Filter out everything except lines holding "object".

START ENTRIES

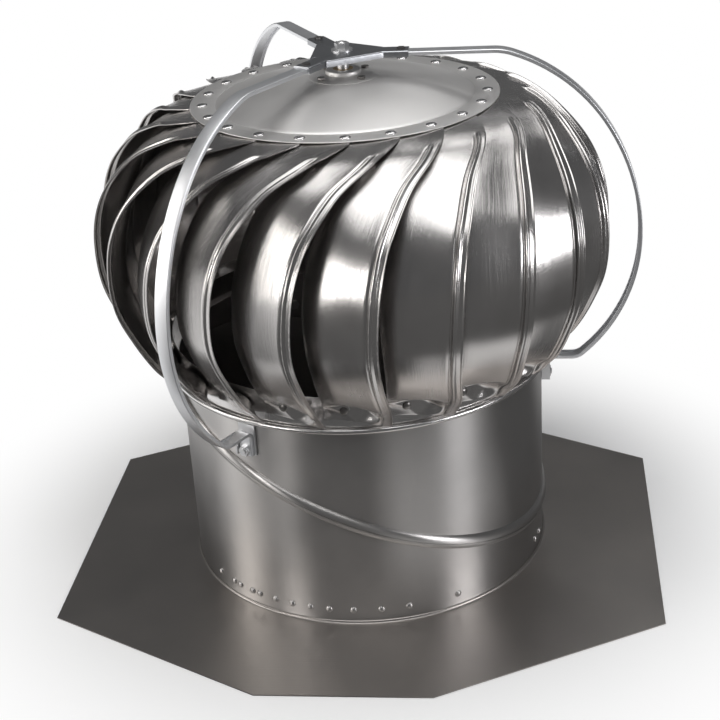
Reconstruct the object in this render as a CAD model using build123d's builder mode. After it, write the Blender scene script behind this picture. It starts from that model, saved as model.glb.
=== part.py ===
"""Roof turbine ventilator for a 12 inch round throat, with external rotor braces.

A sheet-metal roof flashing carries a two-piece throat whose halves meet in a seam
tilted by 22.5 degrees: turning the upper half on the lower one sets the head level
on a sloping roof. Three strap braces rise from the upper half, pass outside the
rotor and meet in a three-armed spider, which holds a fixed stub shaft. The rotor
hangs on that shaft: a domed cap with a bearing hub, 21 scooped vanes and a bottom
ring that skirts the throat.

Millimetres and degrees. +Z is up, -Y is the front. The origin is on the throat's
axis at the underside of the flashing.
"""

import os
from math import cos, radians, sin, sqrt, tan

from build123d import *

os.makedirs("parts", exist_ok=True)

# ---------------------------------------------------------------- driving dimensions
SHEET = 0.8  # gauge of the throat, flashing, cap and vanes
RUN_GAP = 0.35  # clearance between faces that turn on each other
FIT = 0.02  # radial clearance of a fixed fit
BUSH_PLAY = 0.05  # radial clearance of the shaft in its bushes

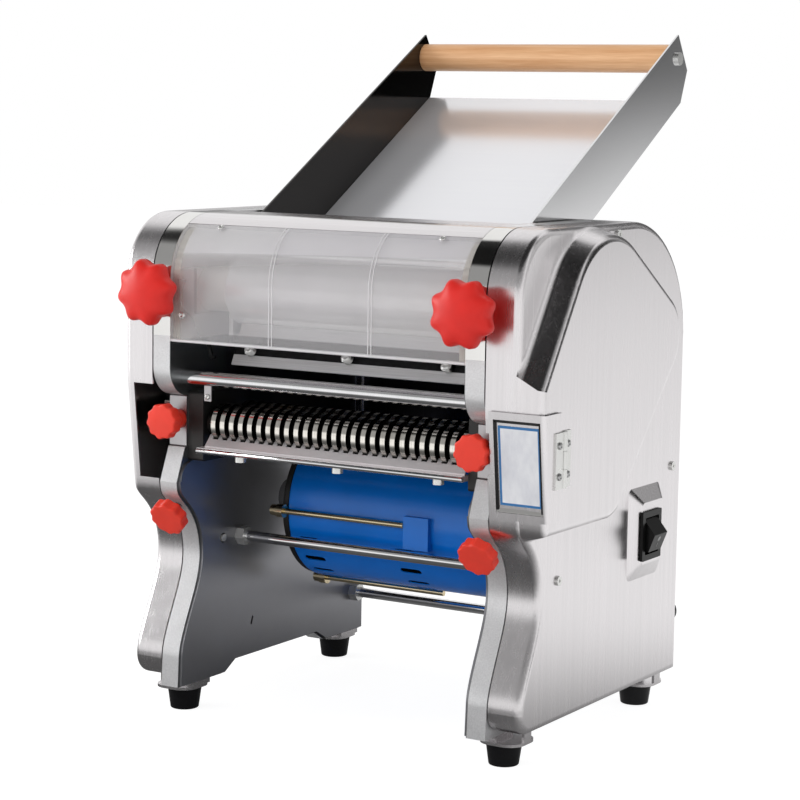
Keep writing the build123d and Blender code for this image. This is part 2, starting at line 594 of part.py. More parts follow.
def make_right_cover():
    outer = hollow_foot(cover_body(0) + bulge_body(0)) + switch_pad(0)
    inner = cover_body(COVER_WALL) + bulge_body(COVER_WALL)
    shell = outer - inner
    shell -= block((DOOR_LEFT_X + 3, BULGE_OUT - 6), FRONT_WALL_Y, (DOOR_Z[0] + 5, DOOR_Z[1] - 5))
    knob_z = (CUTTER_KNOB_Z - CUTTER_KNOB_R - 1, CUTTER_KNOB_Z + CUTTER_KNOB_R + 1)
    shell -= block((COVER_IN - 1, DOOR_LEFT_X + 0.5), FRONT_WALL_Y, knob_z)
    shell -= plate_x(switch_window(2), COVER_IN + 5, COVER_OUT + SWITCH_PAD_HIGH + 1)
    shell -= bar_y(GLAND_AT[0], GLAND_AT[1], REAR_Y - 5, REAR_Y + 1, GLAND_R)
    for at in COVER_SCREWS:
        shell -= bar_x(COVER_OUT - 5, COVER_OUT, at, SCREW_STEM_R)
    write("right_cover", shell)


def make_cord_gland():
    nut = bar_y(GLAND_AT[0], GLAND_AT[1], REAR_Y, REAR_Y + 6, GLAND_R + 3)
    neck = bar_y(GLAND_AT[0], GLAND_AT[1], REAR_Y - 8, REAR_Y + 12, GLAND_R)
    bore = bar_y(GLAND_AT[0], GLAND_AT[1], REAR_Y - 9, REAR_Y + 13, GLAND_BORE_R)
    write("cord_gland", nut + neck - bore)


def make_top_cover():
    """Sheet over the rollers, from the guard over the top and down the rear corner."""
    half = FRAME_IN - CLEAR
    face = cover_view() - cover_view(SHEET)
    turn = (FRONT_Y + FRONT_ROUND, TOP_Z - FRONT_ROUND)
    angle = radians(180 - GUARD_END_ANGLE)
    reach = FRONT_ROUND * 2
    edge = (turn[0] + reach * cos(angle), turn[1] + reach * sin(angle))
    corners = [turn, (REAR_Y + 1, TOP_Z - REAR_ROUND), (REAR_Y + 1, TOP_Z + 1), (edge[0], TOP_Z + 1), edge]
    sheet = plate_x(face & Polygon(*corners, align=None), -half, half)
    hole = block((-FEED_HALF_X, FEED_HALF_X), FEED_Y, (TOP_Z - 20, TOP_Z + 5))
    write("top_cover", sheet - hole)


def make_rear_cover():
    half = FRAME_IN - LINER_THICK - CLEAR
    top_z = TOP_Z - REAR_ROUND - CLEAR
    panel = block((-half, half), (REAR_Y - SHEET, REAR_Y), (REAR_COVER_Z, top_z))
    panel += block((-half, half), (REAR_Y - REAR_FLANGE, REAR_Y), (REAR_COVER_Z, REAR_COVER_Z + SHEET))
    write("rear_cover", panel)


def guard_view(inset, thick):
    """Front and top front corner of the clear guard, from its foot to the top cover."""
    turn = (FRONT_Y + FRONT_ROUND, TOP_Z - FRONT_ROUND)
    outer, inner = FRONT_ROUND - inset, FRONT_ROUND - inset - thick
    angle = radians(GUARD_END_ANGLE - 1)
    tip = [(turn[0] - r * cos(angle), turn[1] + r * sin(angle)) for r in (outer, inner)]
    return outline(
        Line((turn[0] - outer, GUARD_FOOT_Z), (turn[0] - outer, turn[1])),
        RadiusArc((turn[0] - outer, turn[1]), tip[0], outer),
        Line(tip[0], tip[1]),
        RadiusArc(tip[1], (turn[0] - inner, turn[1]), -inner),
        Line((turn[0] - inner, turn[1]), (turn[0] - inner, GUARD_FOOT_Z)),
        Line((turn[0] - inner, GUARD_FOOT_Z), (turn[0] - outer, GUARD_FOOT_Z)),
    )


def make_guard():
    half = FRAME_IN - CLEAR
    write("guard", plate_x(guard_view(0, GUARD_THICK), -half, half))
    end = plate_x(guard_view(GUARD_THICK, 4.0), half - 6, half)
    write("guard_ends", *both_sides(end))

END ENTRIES
START ENTRIES

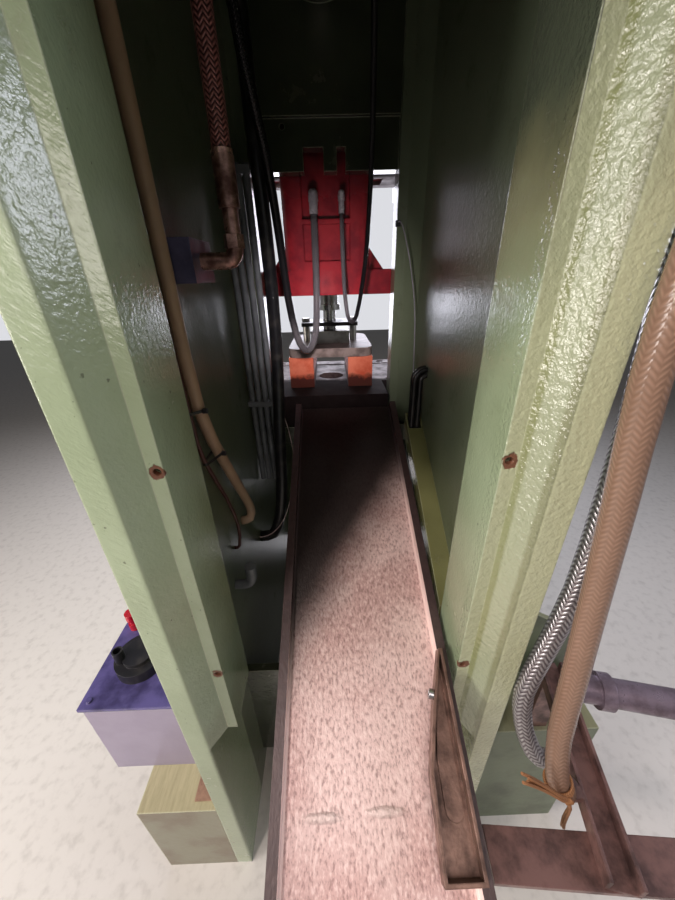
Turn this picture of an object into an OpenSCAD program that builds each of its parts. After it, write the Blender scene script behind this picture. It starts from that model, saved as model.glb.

END ENTRIES

▶ _RESPONSE_
Reconstruct the object in this render as a CAD model using build123d's builder mode. After it, write the Blender scene script behind this picture. It starts from that model, saved as model.glb.
Turn this picture of an object into an OpenSCAD program that builds each of its parts. After it, write the Blender scene script behind this picture. It starts from that model, saved as model.glb.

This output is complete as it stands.